It seems that a good portion of my life has been spent trying to explain what I do. I moved from NYC to Charleston, SC in the mid 80’s. I had been dancing at the Martha Graham studio for a year. When people in SC asked me what I did I said I was a modern dancer. “Oh!” they replied, “is that what they do on Broadway?” I was left with trying to explain what modern dance is and how it is different than Broadway jazz. I have to admit that sometimes I just answered yes and left it at that.
Three years later we moved to Baltimore so that I could get my Master’s degree in Dance/Movement Therapy. Uh huh. Really. I got extremely good at the explanation…”it’s a psychotherapy using movement as a means of communicating feelings and healing the mind. Think how much better you feel after getting exercise and you have an idea of how it might work. Because it’s a non-verbal way of communicating it works particularly well with autistic kids and Alzheimer’s patients although it is useful with many different populations.” People often still didn’t get it, they seemed to think I taught dance classes to, well, I’m not sure who I was supposed to be teaching dance to. So I changed the subject.

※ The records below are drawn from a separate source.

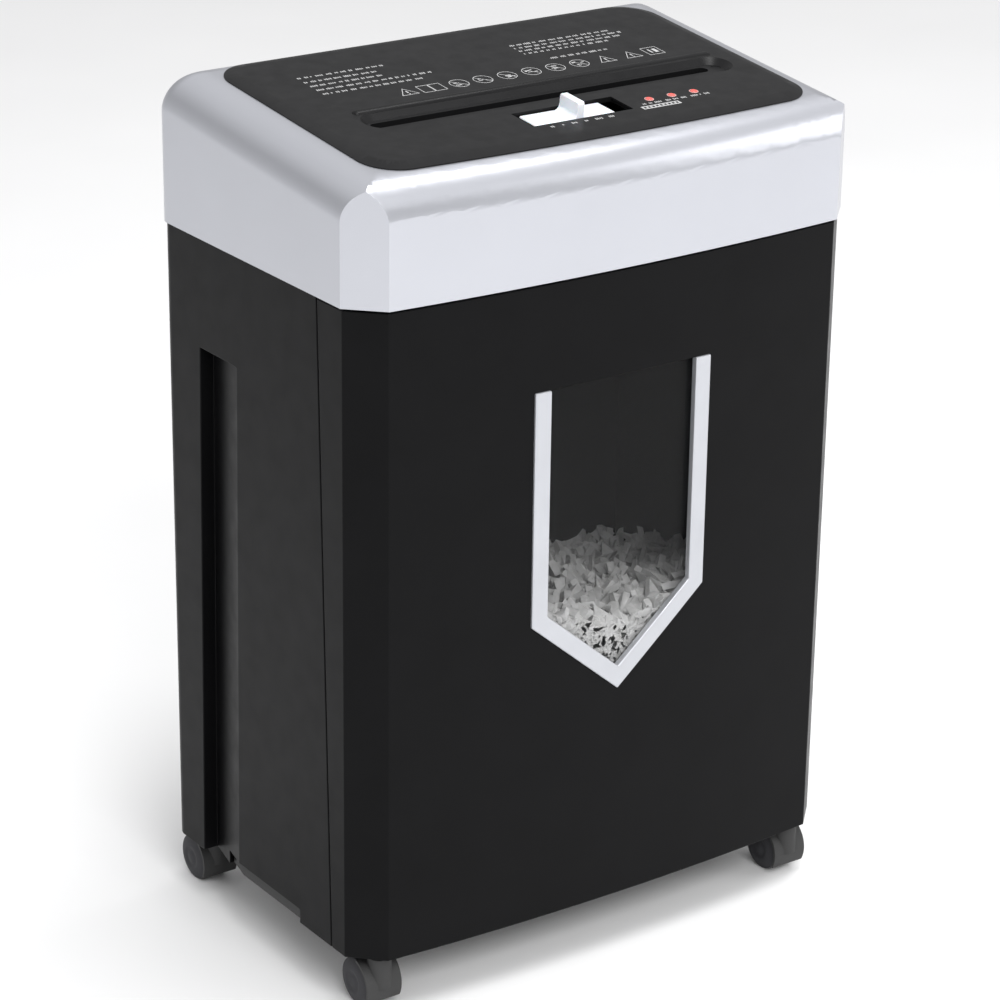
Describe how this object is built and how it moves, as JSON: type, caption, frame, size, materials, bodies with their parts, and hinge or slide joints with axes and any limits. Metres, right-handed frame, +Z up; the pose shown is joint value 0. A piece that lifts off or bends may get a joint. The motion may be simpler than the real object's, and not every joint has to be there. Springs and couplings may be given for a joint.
{
  "type": "paper shredder",
  "caption": "Floor-standing paper shredder: silver head with a sloping control panel and feed slot, black cabinet with a pull-out windowed bin, twin-wheel casters.",
  "frame": {"origin": "on the floor, under the middle of the whole object", "axes": "+Z up, +Y to the back, +X to the right as seen from the front"},
  "size_m": [0.34, 0.2272, 0.5082],
  "materials": {
    "silver_shell": "plastic with a fine satin silver paint",
    "black_trim": "fine-grained moulded plastic",
    "black_panel": "satin black moulded plastic",
    "black_body": "satin black moulded plastic with a fine grain",
    "inner_black": "plain moulded plastic",
    "white_slider": "smooth white plastic",
    "switch_black": "smooth thermoset plastic",
    "circuit_green": "solder mask on glass-fibre board",
    "lens_red": "tinted clear plastic",
    "plate_steel": "zinc-plated sheet steel",
    "rod_steel": "ground bright steel",
    "bush_bronze": "sintered bronze",
    "cutter_steel": "hardened tool steel, ground",
    "comb_grey": "glass-filled nylon",
    "gear_steel": "sintered steel, oiled",
    "gear_acetal": "natural acetal",
    "motor_enamel": "black enamel on drawn steel",
    "screw_zinc": "zinc-plated steel",
    "magnet_steel": "nickel-plated magnet",
    "frame_silver": "silver-painted plastic",
    "clear_pane": "clear, slightly smoked polystyrene",
    "rail_white": "natural nylon",
    "caster_black": "moulded nylon",
    "wheel_black": "hard nylon tread"
  },
  "bodies": {
    "cabinet": {"head_cover": "silver_shell", "cord_gland": "black_trim", "control_panel": "black_panel", "mode_switch": "switch_black", "indicator_board": "circuit_green", "indicator_lenses": "lens_red", "side_plate_left": "plate_steel", "side_plate_right": "plate_steel", "tie_rods": "rod_steel", "shaft_bushes": "bush_bronze", "throat_guide_front": "inner_black", "throat_guide_rear": "inner_black", "feed_sensor": "switch_black", "front_comb": "comb_grey", "rear_comb": "comb_grey", "gear_axle": "rod_steel", "motor_case": "motor_enamel", "gear_cover": "inner_black", "gear_cover_screws": "screw_zinc", "head_tray": "inner_black", "tray_screws": "screw_zinc", "control_board": "circuit_green", "board_screws": "screw_zinc", "bin_sensor": "switch_black", "cabinet_shell": "black_body", "cabinet_base": "inner_black", "bin_rails": "rail_white", "caster_stems": "rod_steel"},
    "bin": {"bin_front": "black_body", "window_frame": "frame_silver", "window_pane": "clear_pane", "bin_tub": "inner_black", "bin_magnet": "magnet_steel"},
    "mode_slider": {"mode_slider": "white_slider"},
    "motor": {"motor_rotor": "rod_steel", "motor_pinion": "gear_steel", "motor_fan": "switch_black"},
    "reduction_gear": {"reduction_gear": "gear_acetal"},
    "rear_cutter": {"rear_cutter": "cutter_steel", "rear_sync_gear": "gear_steel", "drive_gear": "gear_acetal"},
    "front_cutter": {"front_cutter": "cutter_steel", "front_sync_gear": "gear_steel"},
    "front_left_caster": {"front_left_caster_hood": "caster_black", "front_left_caster_axle": "rod_steel"},
    "front_left_wheel_left": {"front_left_caster_wheel_left": "wheel_black"},
    "front_left_wheel_right": {"front_left_caster_wheel_right": "wheel_black"},
    "rear_left_caster": {"rear_left_caster_hood": "caster_black", "rear_left_caster_axle": "rod_steel"},
    "rear_left_wheel_left": {"rear_left_caster_wheel_left": "wheel_black"},
    "rear_left_wheel_right": {"rear_left_caster_wheel_right": "wheel_black"},
    "front_right_caster": {"front_right_caster_hood": "caster_black", "front_right_caster_axle": "rod_steel"},
    "front_right_wheel_left": {"front_right_caster_wheel_left": "wheel_black"},
    "front_right_wheel_right": {"front_right_caster_wheel_right": "wheel_black"},
    "rear_right_caster": {"rear_right_caster_hood": "caster_black", "rear_right_caster_axle": "rod_steel"},
    "rear_right_wheel_left": {"rear_right_caster_wheel_left": "wheel_black"},
    "rear_right_wheel_right": {"rear_right_caster_wheel_right": "wheel_black"}
  },
  "joints": [
    {"name": "bin_slide", "type": "slide", "parent": "cabinet", "child": "bin", "axis": [0, -1, 0], "range_m": [0, 0.18]},
    {"name": "mode_slide", "type": "slide", "parent": "cabinet", "child": "mode_slider", "axis": [1, 0, 0], "range_m": [-0.01, 0.01]},
    {"name": "motor_spin", "type": "hinge", "parent": "cabinet", "child": "motor", "pos_m": [0.072, 0.0476, 0.445], "axis": [1, 0, 0], "continuous": true},
    {"name": "reduction_spin", "type": "hinge", "parent": "cabinet", "child": "reduction_gear", "pos_m": [0.136, 0.01721, 0.45968], "axis": [1, 0, 0], "continuous": true},
    {"name": "rear_cutter_spin", "type": "hinge", "parent": "cabinet", "child": "rear_cutter", "pos_m": [0, -0.01027, 0.432], "axis": [1, 0, 0], "continuous": true},
    {"name": "front_cutter_spin", "type": "hinge", "parent": "cabinet", "child": "front_cutter", "pos_m": [0, -0.04627, 0.432], "axis": [1, 0, 0], "continuous": true},
    {"name": "front_left_swivel", "type": "hinge", "parent": "cabinet", "child": "front_left_caster", "pos_m": [-0.148, -0.0924, 0.033], "axis": [0, 0, 1], "continuous": true},
    {"name": "front_left_roll_left", "type": "hinge", "parent": "front_left_caster", "child": "front_left_wheel_left", "pos_m": [-0.1557, -0.0814, 0.014], "axis": [1, 0, 0], "continuous": true},
    {"name": "front_left_roll_right", "type": "hinge", "parent": "front_left_caster", "child": "front_left_wheel_right", "pos_m": [-0.1403, -0.0814, 0.014], "axis": [1, 0, 0], "continuous": true},
    {"name": "rear_left_swivel", "type": "hinge", "parent": "cabinet", "child": "rear_left_caster", "pos_m": [-0.148, 0.0886, 0.033], "axis": [0, 0, 1], "continuous": true},
    {"name": "rear_left_roll_left", "type": "hinge", "parent": "rear_left_caster", "child": "rear_left_wheel_left", "pos_m": [-0.1557, 0.0996, 0.014], "axis": [1, 0, 0], "continuous": true},
    {"name": "rear_left_roll_right", "type": "hinge", "parent": "rear_left_caster", "child": "rear_left_wheel_right", "pos_m": [-0.1403, 0.0996, 0.014], "axis": [1, 0, 0], "continuous": true},
    {"name": "front_right_swivel", "type": "hinge", "parent": "cabinet", "child": "front_right_caster", "pos_m": [0.148, -0.0924, 0.033], "axis": [0, 0, 1], "continuous": true},
    {"name": "front_right_roll_left", "type": "hinge", "parent": "front_right_caster", "child": "front_right_wheel_left", "pos_m": [0.1403, -0.0814, 0.014], "axis": [1, 0, 0], "continuous": true},
    {"name": "front_right_roll_right", "type": "hinge", "parent": "front_right_caster", "child": "front_right_wheel_right", "pos_m": [0.1557, -0.0814, 0.014], "axis": [1, 0, 0], "continuous": true},
    {"name": "rear_right_swivel", "type": "hinge", "parent": "cabinet", "child": "rear_right_caster", "pos_m": [0.148, 0.0886, 0.033], "axis": [0, 0, 1], "continuous": true},
    {"name": "rear_right_roll_left", "type": "hinge", "parent": "rear_right_caster", "child": "rear_right_wheel_left", "pos_m": [0.1403, 0.0996, 0.014], "axis": [1, 0, 0], "continuous": true},
    {"name": "rear_right_roll_right", "type": "hinge", "parent": "rear_right_caster", "child": "rear_right_wheel_right", "pos_m": [0.1557, 0.0996, 0.014], "axis": [1, 0, 0], "continuous": true}
  ],
  "couplings": [
    {"joint": "reduction_spin", "follows": "motor_spin", "ratio": -0.22727},
    {"joint": "rear_cutter_spin", "follows": "motor_spin", "ratio": 0.068182},
    {"joint": "front_cutter_spin", "follows": "motor_spin", "ratio": -0.068182}
  ]
}
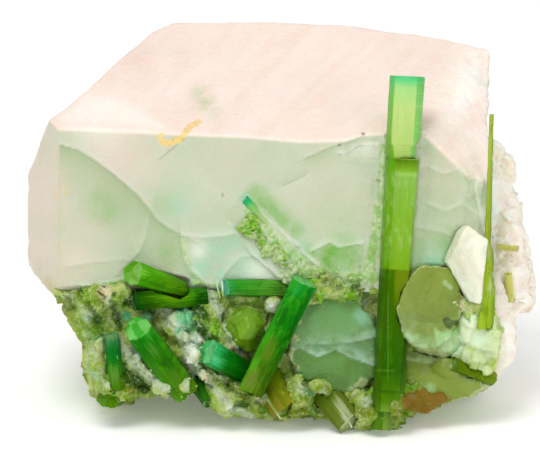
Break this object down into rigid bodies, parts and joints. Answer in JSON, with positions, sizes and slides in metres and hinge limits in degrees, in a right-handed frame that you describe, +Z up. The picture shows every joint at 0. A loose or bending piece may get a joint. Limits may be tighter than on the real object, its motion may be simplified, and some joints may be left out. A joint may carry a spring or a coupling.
{
  "type": "tourmaline on quartz",
  "caption": "Hand specimen: slender green tourmaline prisms grown on and along the foot of a blocky milky quartz crystal, with glassy quartz grains and crumbly matrix between them.",
  "frame": {"origin": "middle of the whole specimen's box on the plane it stands on", "axes": "+Z up; +X to the right along the big quartz crystal's front face, which faces -Y and leans back 15 degrees from upright"},
  "size_m": [0.0926, 0.0586, 0.0635],
  "materials": {
    "milky_quartz": "milky, greasy to glassy lustre, partly translucent",
    "green_tinted_quartz": "glassy broken faces, tinted by the green crystals behind",
    "green_tourmaline": "vitreous, translucent, striated along its length, teal at the tips",
    "crumbly_matrix": "dull, granular, pale crust over fine green crystals"
  },
  "bodies": {
    "root": {"matrix": "crumbly_matrix", "quartz_crystal": "milky_quartz", "quartz_shard": "milky_quartz", "quartz_side": "milky_quartz", "quartz_window_centre": "green_tinted_quartz", "quartz_window_lower": "green_tinted_quartz", "quartz_window_right": "green_tinted_quartz", "quartz_window_side": "green_tinted_quartz", "tourmaline_bright_tip": "green_tourmaline", "tourmaline_crossbar": "green_tourmaline", "tourmaline_dark_foot": "green_tourmaline", "tourmaline_diagonal": "green_tourmaline", "tourmaline_edge_prism": "green_tourmaline", "tourmaline_grain": "green_tourmaline", "tourmaline_leaf": "green_tourmaline", "tourmaline_left_foot": "green_tourmaline", "tourmaline_left_upright": "green_tourmaline", "tourmaline_main": "green_tourmaline", "tourmaline_olive_foot": "green_tourmaline", "tourmaline_right_band": "green_tourmaline", "tourmaline_seam_bar": "green_tourmaline", "tourmaline_side_bar": "green_tourmaline", "tourmaline_side_sprig": "green_tourmaline", "tourmaline_teal_stub": "green_tourmaline", "tourmaline_upper_left": "green_tourmaline", "tourmaline_vein": "green_tourmaline", "vein_crust": "crumbly_matrix"}
  },
  "joints": []
}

After I got my degree I started working with polymer clay. (e.g. Fimo, Sculpey, Primo) I began to make small items but soon graduated to sculptures of lizards, snakes, frogs and iguanas. Each of these was covered with a pattern made from the clay. The technique was called millefiori. Often someone would come into my booth and ask how I could paint such fine lines. “Oh, I am not painting them”, I said. “It’s called millefiori and it is an ancient glass bead technique. I make a long log or “cane” with strips of colored clay, somewhat like a sushi roll or spiral cookies, slice through it and lay the slices on the form of the animal.” “Ah”, one woman said, “and then you paint it”. I could see she just was not going to get the picture so I said to her “Yes, then I paint it.” But of course there was no paint involved. I started to bring unfinished “canes” that had been baked so that people could actually visualize what it was that I was trying to describe.
So why am I bringing this up now? Well, because once again I have dived into the murky waters of a difficult concept and am trying to figure out how to explain/describe it. What exactly IS Bio art anyway???
I will try to do this as simply as possible without using all the multi-syllable words that scientists and bio artist like to use.
Basically, in my mind, bio art is an umbrella term for an art made from biological forms. These forms can be real, manufactured or symbolically similar which then get manipulated to create art. One could argue, using this definition, that landscapers, gardeners, dog breeders and chefs (especially microbiological chefs) are bio-artists. Indeed they are. When I weed something out of my garden I am declaring “This is a weed, this is not pretty to me, I want it gone.” And I manipulate the earth to look the way I want it to. And rose gardeners have been practicing bio art for centuries as they manipulate roses to create different colors, sizes and smells.
There are artists, though, who have stretched across the bio-art sphere to use biological matter, computer programs and algorithms, and microscopy to create art that either tells a story or begs to begin a dialogue about what the biological sciences are doing in today’s world. Artists like Heather Dewey-Hagborg and Alice Micelli are doing projects that couldn’t have been conceived of twenty years ago. Dewey-Hagborg took DNA from cigarette butts and chewing gum found in NYC, added it to a computer program that came up with an algorithm of what the individual people might have looked like and then created life-masks from the information. Micelle spent several years traveling to Chernobyl with X-ray paper, seeing if she could take x-rays of the country simply by leaving the paper there for a few months. (she did.) The first of these projects, while not your typical “pretty” art, begs the viewer to start thinking about the role of DNA in our daily lives. Do we really want to give up control of who we are to a bunch of strangers? Micelli’s work shows just how much man has created “dead zones” on this earth. Places where no one can live, ever again…or at least not for several more generations. You can see some videos of her work here.
Oh my, this has been a chatty post hasn’t it? There is absolutely no way to do this subject any justice in a blog, but I hope you have a little bit more of an idea of what my residency at SVA was like. Needless to say, some of the lectures where a bit off the charts for me. I am, after all a simple soul, and old-fashioned to boot. But I’m guessing some of the lectures have already creeped into my psyche and may show up in some way in the next few years.